All the discussed networks had one hidden layer with sigmoid neurons and an output layer with n linear neurons (where n was denoting a hash length). Two values of the n parameter were considered, that is 256 and 512. For both values of n, seven networks were created that differed in the number of neurons in the hidden layer. All networks were trained with the usage of the Scaled Conjugate Gradient method. The training set consisted of random messages (input data) and an appropriately prepared target set (hashes created from input messages with usage of the Lorenz Attractor).

ANNs presented significantly better time efficiency than SHA-256, and SHA-512 implemented in MATLAB. One of the biggest advantages of the proposed solution is a potentially scalable output of networks. The length of the returned hash can be established during the training process with a one-bit precision. Networks are also easy to replace, thus compromising one network can be easily fixed via training a new one.

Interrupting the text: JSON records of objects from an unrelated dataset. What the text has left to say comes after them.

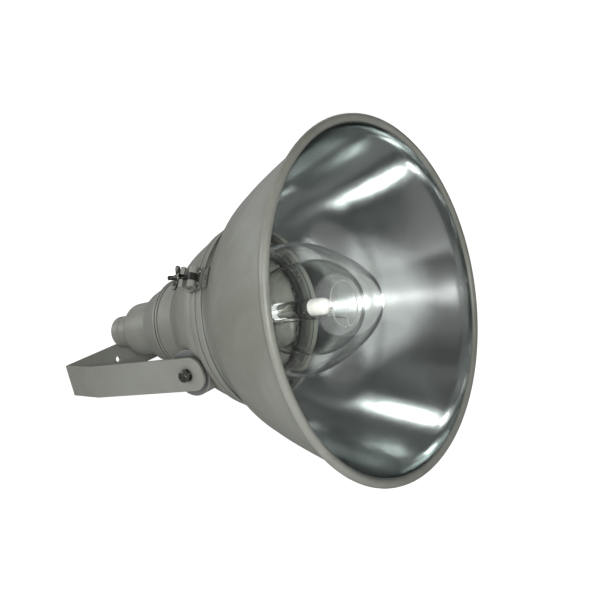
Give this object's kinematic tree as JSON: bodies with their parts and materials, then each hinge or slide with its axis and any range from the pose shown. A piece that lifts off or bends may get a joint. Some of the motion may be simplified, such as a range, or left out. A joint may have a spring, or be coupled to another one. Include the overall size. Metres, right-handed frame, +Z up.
{
  "type": "floodlight",
  "caption": "Floodlight with a spun bell reflector, a glass dome over a screw-cap lamp, a latched and hinged neck ring, a stepped housing and a tilting strap bracket.",
  "frame": {"origin": "floor, under the middle of the whole object's box, with the rim's bead and the bracket's rear edge on the floor", "axes": "+Z up, -Y the way the lamp shines, tipped up by 18 degrees, +X to the side with the neck ring's hinge, -X to the side with the latch"},
  "size_m": [0.5596, 0.6756, 0.5333],
  "materials": {
    "grey_paint": "satin light grey enamel on cast and spun aluminium",
    "dark_disc": "satin dark grey enamel, worn by the bracket's arm",
    "polished_aluminium": "polished and anodised, with fine turned lines",
    "carrier_aluminium": "bright, lightly brushed",
    "bright_steel": "zinc plated, a little dulled",
    "black_steel": "blackened, with bare edges",
    "black_rubber": "matte moulded",
    "clear_glass": "clear blown glass",
    "white_ceramic": "glazed and coated ceramic",
    "brass": "rolled, slightly dulled"
  },
  "bodies": {
    "bracket": {"bracket": "grey_paint"},
    "head": {"arc_front_lead": "bright_steel", "arc_rear_lead": "bright_steel", "arc_tube": "clear_glass", "arc_tube_front_end": "white_ceramic", "arc_tube_rear_end": "white_ceramic", "base_screw_left": "bright_steel", "base_screw_right": "bright_steel", "bridge_screw_left": "bright_steel", "bridge_screw_right": "bright_steel", "catch_screw_left": "bright_steel", "catch_screw_right": "bright_steel", "clip_screw_1": "bright_steel", "clip_screw_2": "bright_steel", "clip_screw_3": "bright_steel", "dome_clip_1": "bright_steel", "dome_clip_2": "bright_steel", "dome_clip_3": "bright_steel", "dome_gasket": "black_rubber", "gland_body": "grey_paint", "gland_locknut": "bright_steel", "gland_nut": "grey_paint", "gland_seal": "black_rubber", "glass_dome": "clear_glass", "hinge_pin": "bright_steel", "holder_bridge": "bright_steel", "holder_contact": "brass", "holder_screw_left": "bright_steel", "holder_screw_right": "bright_steel", "holder_shell": "brass", "housing_bell": "grey_paint", "lamp_bulb": "clear_glass", "lamp_cap": "brass", "lamp_frame": "bright_steel", "lamp_holder": "white_ceramic", "lamp_stem": "clear_glass", "latch_base": "grey_paint", "latch_catch": "grey_paint", "latch_pad": "grey_paint", "latch_pin": "bright_steel", "lens_carrier": "carrier_aluminium", "rear_housing": "grey_paint", "reflector_liner": "polished_aluminium", "reflector_ring": "grey_paint", "reflector_shell": "grey_paint", "ring_gasket": "black_rubber", "seam_gasket": "black_rubber", "spring_washer_left": "bright_steel", "spring_washer_right": "bright_steel", "terminal_block": "white_ceramic", "tilt_bolt_left": "bright_steel", "tilt_bolt_right": "bright_steel", "tilt_disc_left": "dark_disc", "tilt_disc_right": "dark_disc", "tilt_washer_left": "bright_steel", "tilt_washer_right": "bright_steel"},
    "eye_bolt": {"eye_bolt": "black_steel"},
    "latch_washer": {"latch_washer": "bright_steel"},
    "wing_nut": {"wing_nut": "black_steel"}
  },
  "joints": [
    {"name": "head_tilt", "type": "hinge", "parent": "bracket", "child": "head", "pos_m": [0, 0.02068, 0.12632], "axis": [1, 0, 0], "range_deg": [-80, 90]},
    {"name": "eye_bolt_swing", "type": "hinge", "parent": "head", "child": "eye_bolt", "pos_m": [-0.13753, 0.00972, 0.28855], "axis": [0.5878, 0.2497, 0.7695], "range_deg": [0, 100]},
    {"name": "washer_slide", "type": "slide", "parent": "eye_bolt", "child": "latch_washer", "axis": [-0.1957, 0.9668, -0.1643], "range_m": [0, 0.004]},
    {"name": "nut_spin", "type": "hinge", "parent": "latch_washer", "child": "wing_nut", "pos_m": [-0.14243, 0.03389, 0.28444], "axis": [-0.1957, 0.9668, -0.1643], "range_deg": [0, 1152]}
  ],
  "couplings": [
    {"joint": "nut_spin", "follows": "washer_slide", "rad_per_m": 5026}
  ]
}
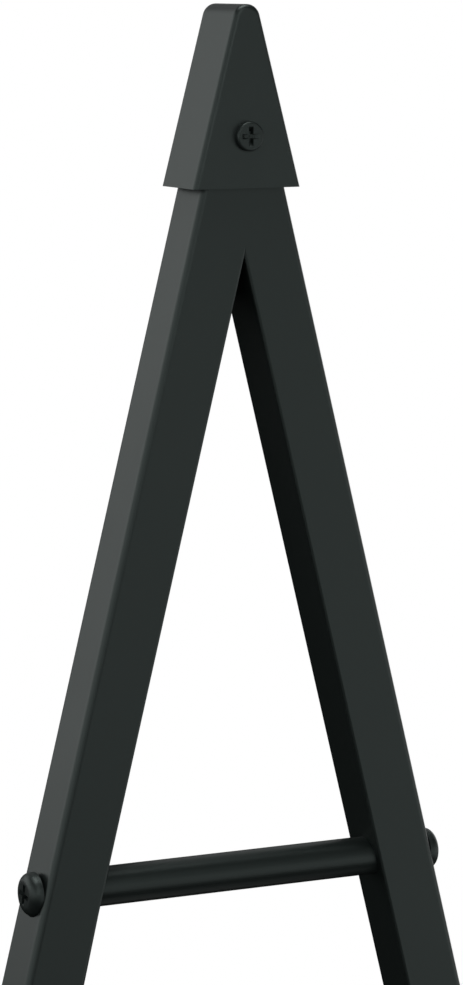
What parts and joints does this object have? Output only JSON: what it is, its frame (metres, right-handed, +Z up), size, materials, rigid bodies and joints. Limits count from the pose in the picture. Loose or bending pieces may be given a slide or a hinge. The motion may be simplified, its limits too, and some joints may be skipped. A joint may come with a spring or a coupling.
{
  "type": "folding tripod stand with rungs",
  "caption": "Tall folding stand: a narrow square-tube A-frame with round rungs, a hinged rear leg, a wedge cap over the apex and rubber boots.",
  "frame": {"origin": "on the ground, under the middle of the open stand's footprint", "axes": "+Z up, +X to the right seen from the front, +Y from the A-frame back towards the rear leg"},
  "size_m": [0.7888, 0.7024, 1.5637],
  "materials": {
    "tube_paint": "matt charcoal powder coat with a fine orange peel",
    "cap_plastic": "moulded charcoal nylon, fine matt texture",
    "black_bolt": "black oxide and paint, satin",
    "inner_steel": "bare turned steel",
    "zinc_steel": "dull zinc plate",
    "boot_rubber": "moulded black rubber, matt"
  },
  "bodies": {
    "a_frame": {"left_leg": "tube_paint", "right_leg": "tube_paint", "apex_block": "inner_steel", "rung_1": "tube_paint", "rung_inserts_1": "inner_steel", "rung_bolts_1": "black_bolt", "crush_blocks_1": "inner_steel", "rung_2": "tube_paint", "rung_inserts_2": "inner_steel", "rung_bolts_2": "black_bolt", "crush_blocks_2": "inner_steel", "rung_3": "tube_paint", "rung_inserts_3": "inner_steel", "rung_bolts_3": "black_bolt", "crush_blocks_3": "inner_steel", "rung_4": "tube_paint", "rung_inserts_4": "inner_steel", "rung_bolts_4": "black_bolt", "crush_blocks_4": "inner_steel", "cap": "cap_plastic", "cap_screw_front": "black_bolt", "cap_screw_rear": "black_bolt", "hinge_bracket": "tube_paint", "bracket_screws": "black_bolt", "bracket_rivets": "black_bolt", "hinge_pin": "zinc_steel", "hinge_clip": "zinc_steel", "left_foot": "boot_rubber", "right_foot": "boot_rubber"},
    "rear_strut": {"rear_leg": "tube_paint", "hinge_bush": "inner_steel", "rear_leg_plug": "cap_plastic", "rear_foot": "boot_rubber"}
  },
  "joints": [
    {"name": "rear_leg_fold", "type": "hinge", "parent": "a_frame", "child": "rear_strut", "pos_m": [0, -0.30317, 1.45085], "axis": [1, 0, 0], "range_deg": [-23.8, 0]}
  ]
}
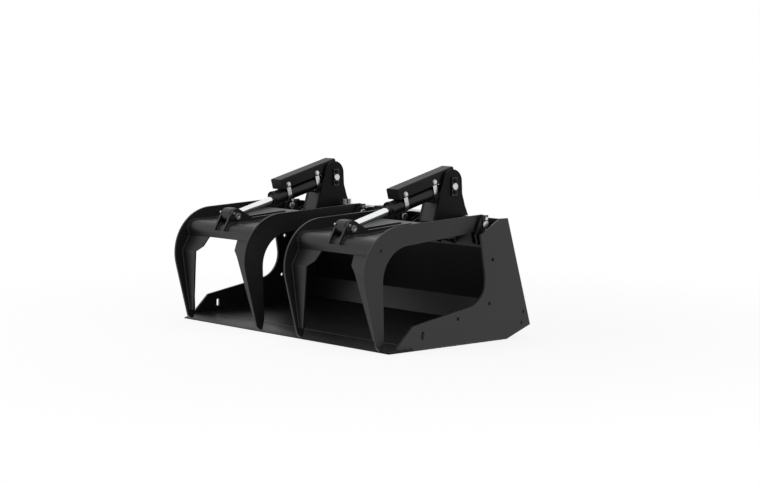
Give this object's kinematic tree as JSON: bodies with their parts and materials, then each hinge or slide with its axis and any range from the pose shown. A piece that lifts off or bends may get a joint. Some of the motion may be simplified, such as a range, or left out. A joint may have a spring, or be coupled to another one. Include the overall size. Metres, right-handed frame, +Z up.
{
  "type": "scrap grapple",
  "caption": "Wide open-front bucket with hydraulic tined clamps above it, which close onto the cutting edge; rear plate hooks onto a loader's quick coupler.",
  "frame": {"origin": "on the ground, in the middle of the whole object's width and depth", "axes": "+X to the right as seen from the front, +Y to the rear towards the loader, +Z up"},
  "size_m": [1.676, 1.122, 0.8516],
  "materials": {
    "bucket_paint": "satin black powder coat",
    "clamp_paint": "satin black powder coat",
    "ram_paint": "semi-gloss black paint",
    "guard_paint": "satin black powder coat",
    "edge_steel": "black paint, rubbed at the tip",
    "zinc_plate": "bright zinc plate",
    "rod_chrome": "polished chrome",
    "bare_steel": "ground steel",
    "block_steel": "black block with bright fittings"
  },
  "bodies": {
    "root": {"bucket_shell": "bucket_paint", "cutting_edge": "edge_steel", "side_plate_left": "bucket_paint", "side_plate_right": "bucket_paint", "top_channel": "bucket_paint", "floor_runners": "bucket_paint", "rear_ribs": "bucket_paint", "coupler_plate": "bucket_paint", "hinge_ears_left": "bucket_paint", "hinge_ears_right": "bucket_paint", "hinge_pins_left": "zinc_plate", "hinge_pins_right": "zinc_plate", "tower_plates_left": "bucket_paint", "tower_plates_right": "bucket_paint", "tower_fronts": "bucket_paint", "base_pin_left": "zinc_plate", "base_pin_right": "zinc_plate", "pin_keepers": "bucket_paint", "keeper_bolts": "zinc_plate", "port_manifold": "block_steel", "supply_lines": "zinc_plate"},
    "clamp_left": {"tine_left_outer": "clamp_paint", "tine_left_inner": "clamp_paint", "tine_stiffeners_left": "clamp_paint", "clamp_sheet_left": "clamp_paint", "cross_tube_left": "clamp_paint", "rod_ears_left": "clamp_paint", "hinge_bushes_left": "bare_steel", "rod_pin_ends_left": "zinc_plate"},
    "barrel_left": {"barrel_left": "ram_paint", "gland_left": "ram_paint", "barrel_eye_left": "ram_paint", "barrel_guard_left": "guard_paint", "guard_straps_left": "zinc_plate", "strap_bolts_left": "zinc_plate", "barrel_line_left": "zinc_plate"},
    "rod_left": {"piston_rod_left": "rod_chrome", "piston_left": "bare_steel", "rod_eye_left": "ram_paint"},
    "clamp_right": {"tine_right_outer": "clamp_paint", "tine_right_inner": "clamp_paint", "tine_stiffeners_right": "clamp_paint", "clamp_sheet_right": "clamp_paint", "cross_tube_right": "clamp_paint", "rod_ears_right": "clamp_paint", "hinge_bushes_right": "bare_steel", "rod_pin_ends_right": "zinc_plate"},
    "barrel_right": {"barrel_right": "ram_paint", "gland_right": "ram_paint", "barrel_eye_right": "ram_paint", "barrel_guard_right": "guard_paint", "guard_straps_right": "zinc_plate", "strap_bolts_right": "zinc_plate", "barrel_line_right": "zinc_plate"},
    "rod_right": {"piston_rod_right": "rod_chrome", "piston_right": "bare_steel", "rod_eye_right": "ram_paint"}
  },
  "joints": [
    {"name": "clamp_left_open", "type": "hinge", "parent": "root", "child": "clamp_left", "pos_m": [-0.469, 0.20404, 0.579], "axis": [-1, 0, 0], "range_deg": [0, 66]},
    {"name": "ram_left_turn", "type": "hinge", "parent": "root", "child": "barrel_left", "pos_m": [-0.469, 0.24504, 0.751], "axis": [-1, 0, 0], "range_deg": [0, 68]},
    {"name": "rod_left_slide", "type": "slide", "parent": "barrel_left", "child": "rod_left", "axis": [0, 0.9657, 0.2595], "range_m": [0, 0.192]},
    {"name": "clamp_right_open", "type": "hinge", "parent": "root", "child": "clamp_right", "pos_m": [0.469, 0.20404, 0.579], "axis": [-1, 0, 0], "range_deg": [0, 66]},
    {"name": "ram_right_turn", "type": "hinge", "parent": "root", "child": "barrel_right", "pos_m": [0.469, 0.24504, 0.751], "axis": [-1, 0, 0], "range_deg": [0, 68]},
    {"name": "rod_right_slide", "type": "slide", "parent": "barrel_right", "child": "rod_right", "axis": [0, 0.9657, 0.2595], "range_m": [0, 0.192]}
  ],
  "couplings": [
    {"joint": "ram_left_turn", "follows": "clamp_left_open", "ratio": 1.0273},
    {"joint": "rod_left_slide", "follows": "clamp_left_open", "m_per_rad": 0.1665},
    {"joint": "ram_right_turn", "follows": "clamp_right_open", "ratio": 1.0273},
    {"joint": "rod_right_slide", "follows": "clamp_right_open", "m_per_rad": 0.1665}
  ]
}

Comparing the efficiency of our algorithms vs. the efficiency of MATLAB implementations of classic hashing algorithms showed, that for large, commonly used files, hashing times are still feasible for the ANN-based approach (reaching hours), while classic SHA implementations runtimes became unacceptable (reaching thousands of days).

Future work is aimed at including:

  • testing different networks structures,

  • testing different chaotic series,

  • testing more values of n parameter,

  • performing statistical tests as presented in [19]. Results of these tests will be also compared with results of the same tests performed on the certificated standards. A suite of tests presented in [19] may be also extended, for example by the Floyd-Marshall algorithm.

The example use case is presented in [21]. In the scenario described in [21], hashing networks are used to perform additional data integrity checking operations in the cloud environment. Because of variable output hash length and virtual machines’ idle time, hash generation in such system has a very small computational overhead.